I asked what songs she would like, and mostly, she named songs she used to sing to me when I was a child. On the phone, we sang “Jesus Loves Me” and “You are My Sunshine” to each other in hushed, bedtime voices. Then my mother told me her final funeral request, which is Harry Chapin’s “All My Life’s a Circle.”
“That song always made me sad,” I said. I hadn’t thought of the song in over two decades, haven’t heard the melody since the days when I’d burst into tears and ask my mother to stop singing, but there it was, playing again like a sprung music box. Could I really be remembering it right?
“I know,” my mother said. “I never understood why.”
And there it was in all its not-pared-down realness. Not beautiful and clean like shell plucked from the sand, but iron-linked to a period of pain so vivid I made myself forget its details. Because remembering the song meant remembering my yellow-walled bedroom in our duplex, and the nightlight that cast moving shadows over my face, and my mother sitting on the edge of my mattress to tuck me in after my father was gone, and the sense of dread that so characterized me as a toddler and made me unable to sleep for years. I remembered the fear that everyone I loved would be taken from me, remembered how I’d shut my eyes and imagine not existing, the whole world going dark, remembered how I tried with all my might to experience the nothingness of death, and when I found I could not imagine it, that it was too terrible to imagine, how I wished I’d never been born at all.

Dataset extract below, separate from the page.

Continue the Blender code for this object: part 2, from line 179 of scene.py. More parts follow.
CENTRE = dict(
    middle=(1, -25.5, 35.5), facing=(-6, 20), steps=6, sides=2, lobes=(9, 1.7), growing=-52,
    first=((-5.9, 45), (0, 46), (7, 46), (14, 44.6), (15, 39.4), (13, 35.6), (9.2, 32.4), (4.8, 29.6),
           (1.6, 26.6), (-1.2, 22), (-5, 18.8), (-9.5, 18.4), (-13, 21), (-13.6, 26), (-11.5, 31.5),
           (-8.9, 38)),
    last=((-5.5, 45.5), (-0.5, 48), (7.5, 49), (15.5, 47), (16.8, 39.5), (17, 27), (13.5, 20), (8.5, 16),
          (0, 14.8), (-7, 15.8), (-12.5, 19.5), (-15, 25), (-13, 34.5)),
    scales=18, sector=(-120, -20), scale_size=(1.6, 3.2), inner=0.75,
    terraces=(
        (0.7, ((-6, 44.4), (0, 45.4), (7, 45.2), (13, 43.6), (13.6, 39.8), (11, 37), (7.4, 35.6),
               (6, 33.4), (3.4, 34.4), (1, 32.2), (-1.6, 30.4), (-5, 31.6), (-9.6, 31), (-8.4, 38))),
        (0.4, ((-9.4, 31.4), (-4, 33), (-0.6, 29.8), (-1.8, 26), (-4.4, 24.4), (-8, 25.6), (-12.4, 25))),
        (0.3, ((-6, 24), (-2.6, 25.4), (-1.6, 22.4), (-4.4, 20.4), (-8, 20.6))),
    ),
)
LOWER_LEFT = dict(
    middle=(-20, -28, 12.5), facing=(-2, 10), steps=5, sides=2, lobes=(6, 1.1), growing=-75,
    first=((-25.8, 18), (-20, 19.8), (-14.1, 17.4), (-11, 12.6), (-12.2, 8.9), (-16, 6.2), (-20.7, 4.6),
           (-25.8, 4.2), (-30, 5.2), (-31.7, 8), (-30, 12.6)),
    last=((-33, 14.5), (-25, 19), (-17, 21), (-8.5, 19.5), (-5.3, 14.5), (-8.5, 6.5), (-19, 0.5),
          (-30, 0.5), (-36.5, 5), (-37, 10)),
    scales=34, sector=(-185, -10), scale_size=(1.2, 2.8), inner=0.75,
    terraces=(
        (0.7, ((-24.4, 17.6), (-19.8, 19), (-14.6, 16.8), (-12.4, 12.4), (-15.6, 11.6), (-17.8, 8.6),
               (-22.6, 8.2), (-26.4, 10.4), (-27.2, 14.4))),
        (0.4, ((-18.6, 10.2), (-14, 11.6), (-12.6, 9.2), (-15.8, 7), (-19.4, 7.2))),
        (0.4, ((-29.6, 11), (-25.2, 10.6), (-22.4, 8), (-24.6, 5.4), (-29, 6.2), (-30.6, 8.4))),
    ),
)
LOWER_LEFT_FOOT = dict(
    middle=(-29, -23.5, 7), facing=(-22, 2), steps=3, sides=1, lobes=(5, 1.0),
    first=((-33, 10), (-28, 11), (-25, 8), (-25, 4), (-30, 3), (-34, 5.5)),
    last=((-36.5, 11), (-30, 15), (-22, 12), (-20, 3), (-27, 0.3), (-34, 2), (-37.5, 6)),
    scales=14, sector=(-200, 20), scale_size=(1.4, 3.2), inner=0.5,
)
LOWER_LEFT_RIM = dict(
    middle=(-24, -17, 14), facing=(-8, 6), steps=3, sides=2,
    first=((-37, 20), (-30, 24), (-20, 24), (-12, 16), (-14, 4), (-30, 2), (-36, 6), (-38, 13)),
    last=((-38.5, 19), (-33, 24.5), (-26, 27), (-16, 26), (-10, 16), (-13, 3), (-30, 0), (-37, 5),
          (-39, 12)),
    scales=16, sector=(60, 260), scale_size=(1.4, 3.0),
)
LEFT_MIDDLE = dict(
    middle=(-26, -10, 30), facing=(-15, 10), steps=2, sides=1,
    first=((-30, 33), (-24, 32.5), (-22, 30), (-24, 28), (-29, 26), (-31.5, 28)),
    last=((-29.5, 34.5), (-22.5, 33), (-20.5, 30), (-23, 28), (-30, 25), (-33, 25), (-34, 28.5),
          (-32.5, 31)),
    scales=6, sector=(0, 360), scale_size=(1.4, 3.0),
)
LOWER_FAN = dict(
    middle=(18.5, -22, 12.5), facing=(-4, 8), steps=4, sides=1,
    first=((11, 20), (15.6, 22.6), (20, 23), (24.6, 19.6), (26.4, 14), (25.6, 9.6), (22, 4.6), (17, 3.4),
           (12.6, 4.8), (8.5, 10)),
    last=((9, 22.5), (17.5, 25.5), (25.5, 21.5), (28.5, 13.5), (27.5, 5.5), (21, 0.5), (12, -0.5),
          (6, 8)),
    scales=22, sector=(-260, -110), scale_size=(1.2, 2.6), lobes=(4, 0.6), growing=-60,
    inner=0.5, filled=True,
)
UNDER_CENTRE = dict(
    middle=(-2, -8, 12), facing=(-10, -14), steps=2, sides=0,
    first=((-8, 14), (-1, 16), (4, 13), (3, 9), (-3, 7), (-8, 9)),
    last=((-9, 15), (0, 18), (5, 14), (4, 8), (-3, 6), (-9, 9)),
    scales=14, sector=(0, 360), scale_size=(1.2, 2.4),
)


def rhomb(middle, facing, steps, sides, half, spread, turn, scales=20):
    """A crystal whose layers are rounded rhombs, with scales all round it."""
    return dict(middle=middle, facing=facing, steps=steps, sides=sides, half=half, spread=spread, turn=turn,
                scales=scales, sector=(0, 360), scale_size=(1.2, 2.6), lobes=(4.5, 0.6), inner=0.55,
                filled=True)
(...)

Reader, I am pulling myself back to you now. I am not in the yellow-walled bedroom. I am breathing. I am taking in air. I am letting out air. My mother and father are still alive.
The lyrics to “All My Life’s A Circle” aren’t, I learned, arbitrary to my response, and I take some comfort in that. Here’s a video, complete with lyrics. I remember now how I interpreted the metaphor of the circle, how it implied the delayed gratification of loving only with loss, and how it hinted, if you read it religiously, at a heaven I didn’t believe in, even at that young age. It meant that I would have to endure without before I would ever truly have. It meant that I could have nothing unchanged. In the context of my parents’ divorce, the song may simply have meant too much to parse out into anything but tears.
The tyranny of the here and now, come to think of it.
Tomorrow is Valentine’s Day, and I love my husband, and I want a child to whom I can sing a sad song. I want to breathe and stop holding my breath. Amy Benson writes these final lines in The Sparkling-Eyed Boy, when the endless summers of her book finally give way to a metaphorical autumn: “But not one single thing can refurl itself. Not a bud, not a fetus, not a firecracker, a sunrise, a wave, a volcano, a sentence. So here I am, unfurled, trying to be glad that seasons collapse in on themselves and living things die.”
I, too, want to want the unfurling, want to want the not taking back.
Here is what I know: it is winter in Ithaca. Afternoon. My husband is at work and will come home in a few hours. The sun is shining and makes a mirror of the snow. But I can’t see myself. The glare is too brilliant, reflecting the day.